— BEGIN —

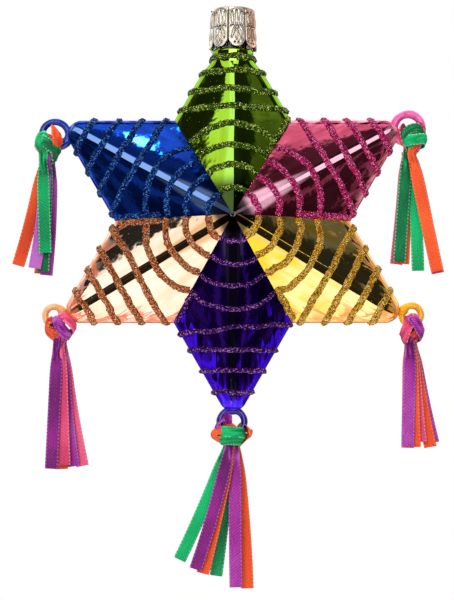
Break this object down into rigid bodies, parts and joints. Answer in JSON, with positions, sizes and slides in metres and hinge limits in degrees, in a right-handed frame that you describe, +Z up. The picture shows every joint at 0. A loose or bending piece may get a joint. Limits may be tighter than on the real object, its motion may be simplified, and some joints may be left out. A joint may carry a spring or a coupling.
{
  "type": "hanging ornament",
  "caption": "Mirrored blown-glass star ornament shaped like a star pinata, with glitter lines, a stamped cap, and ribbon tassels on glass rings.",
  "frame": {"origin": "underside of the hanging wire's crown, the point that a hook bears on", "axes": "+Z up, +X to the right and -Y towards someone who faces the star"},
  "size_m": [0.1032, 0.0284, 0.1384],
  "materials": {
    "clear_glass": "clear blown glass",
    "silvering": "mirror coat",
    "cap_metal": "bright plated sheet with dark recesses",
    "spring_wire": "drawn wire",
    "lacquer_green": "clear coloured lacquer over a mirror",
    "lacquer_pink": "clear coloured lacquer over a mirror",
    "lacquer_gold": "clear coloured lacquer over a mirror",
    "lacquer_purple": "clear coloured lacquer over a mirror",
    "lacquer_rose": "clear coloured lacquer over a mirror",
    "lacquer_blue": "clear coloured lacquer over a mirror",
    "glitter_green": "glitter set in glue",
    "glitter_pink": "glitter set in glue",
    "glitter_gold": "glitter set in glue",
    "glitter_purple": "glitter set in glue",
    "glitter_rose": "glitter set in glue",
    "glitter_blue": "glitter set in glue",
    "ring_pink": "coloured glass rod",
    "ring_gold": "coloured glass rod",
    "ring_purple": "coloured glass rod",
    "ring_rose": "coloured glass rod",
    "ring_blue": "coloured glass rod",
    "ribbon_green": "woven satin with stitched edges",
    "ribbon_purple": "woven satin with stitched edges",
    "ribbon_orange": "woven satin with stitched edges",
    "ribbon_pink": "woven satin with stitched edges"
  },
  "bodies": {
    "star": {"glass_star": "clear_glass", "silver_lining": "silvering", "lacquer_green": "lacquer_green", "lacquer_pink": "lacquer_pink", "lacquer_gold": "lacquer_gold", "lacquer_purple": "lacquer_purple", "lacquer_rose": "lacquer_rose", "lacquer_blue": "lacquer_blue", "glitter_green": "glitter_green", "glitter_pink": "glitter_pink", "glitter_gold": "glitter_gold", "glitter_purple": "glitter_purple", "glitter_rose": "glitter_rose", "glitter_blue": "glitter_blue", "ring_pink": "ring_pink", "ring_gold": "ring_gold", "ring_purple": "ring_purple", "ring_rose": "ring_rose", "ring_blue": "ring_blue", "blue_green_knot": "ribbon_green", "blue_purple_knot": "ribbon_purple", "blue_orange_knot": "ribbon_orange", "pink_green_knot": "ribbon_green", "pink_orange_knot": "ribbon_orange", "pink_pink_knot": "ribbon_pink", "rose_purple_knot": "ribbon_purple", "rose_orange_knot": "ribbon_orange", "rose_pink_knot": "ribbon_pink", "gold_purple_knot": "ribbon_purple", "gold_orange_knot": "ribbon_orange", "gold_pink_knot": "ribbon_pink", "purple_green_knot": "ribbon_green", "purple_purple_knot": "ribbon_purple", "purple_orange_knot": "ribbon_orange"},
    "cap": {"cap": "cap_metal"},
    "hanger": {"hanging_wire": "spring_wire"},
    "tassel_blue": {"blue_green_ends": "ribbon_green", "blue_purple_ends": "ribbon_purple", "blue_orange_ends": "ribbon_orange"},
    "tassel_pink": {"pink_green_ends": "ribbon_green", "pink_orange_ends": "ribbon_orange", "pink_pink_ends": "ribbon_pink"},
    "tassel_rose": {"rose_purple_ends": "ribbon_purple", "rose_orange_ends": "ribbon_orange", "rose_pink_ends": "ribbon_pink"},
    "tassel_gold": {"gold_purple_ends": "ribbon_purple", "gold_orange_ends": "ribbon_orange", "gold_pink_ends": "ribbon_pink"},
    "tassel_purple": {"purple_green_ends": "ribbon_green", "purple_purple_ends": "ribbon_purple", "purple_orange_ends": "ribbon_orange"}
  },
  "joints": [
    {"name": "cap_lift", "type": "slide", "parent": "star", "child": "cap", "axis": [0, 0, 1], "range_m": [0, 0.016]},
    {"name": "hanger_slide", "type": "slide", "parent": "cap", "child": "hanger", "axis": [0, 0, 1], "range_m": [0, 0.007]},
    {"name": "blue_tassel_swing", "type": "hinge", "parent": "star", "child": "tassel_blue", "pos_m": [-0.0448, 0, -0.0367], "axis": [1, 0, 0], "range_deg": [-75, 75]},
    {"name": "pink_tassel_swing", "type": "hinge", "parent": "star", "child": "tassel_pink", "pos_m": [0.0427, 0, -0.0349], "axis": [1, 0, 0], "range_deg": [-75, 75]},
    {"name": "rose_tassel_swing", "type": "hinge", "parent": "star", "child": "tassel_rose", "pos_m": [-0.0414, 0, -0.0806], "axis": [1, 0, 0], "range_deg": [-75, 75]},
    {"name": "gold_tassel_swing", "type": "hinge", "parent": "star", "child": "tassel_gold", "pos_m": [0.0423, 0, -0.0801], "axis": [1, 0, 0], "range_deg": [-75, 75]},
    {"name": "purple_tassel_swing", "type": "hinge", "parent": "star", "child": "tassel_purple", "pos_m": [-0.0004, 0, -0.1046], "axis": [1, 0, 0], "range_deg": [-75, 75]}
  ]
}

— END —

Find how many lines of the material carry the string "joints". Only the number should be in the answer.

__SOLUTION TO THIS EXERCISE__. 2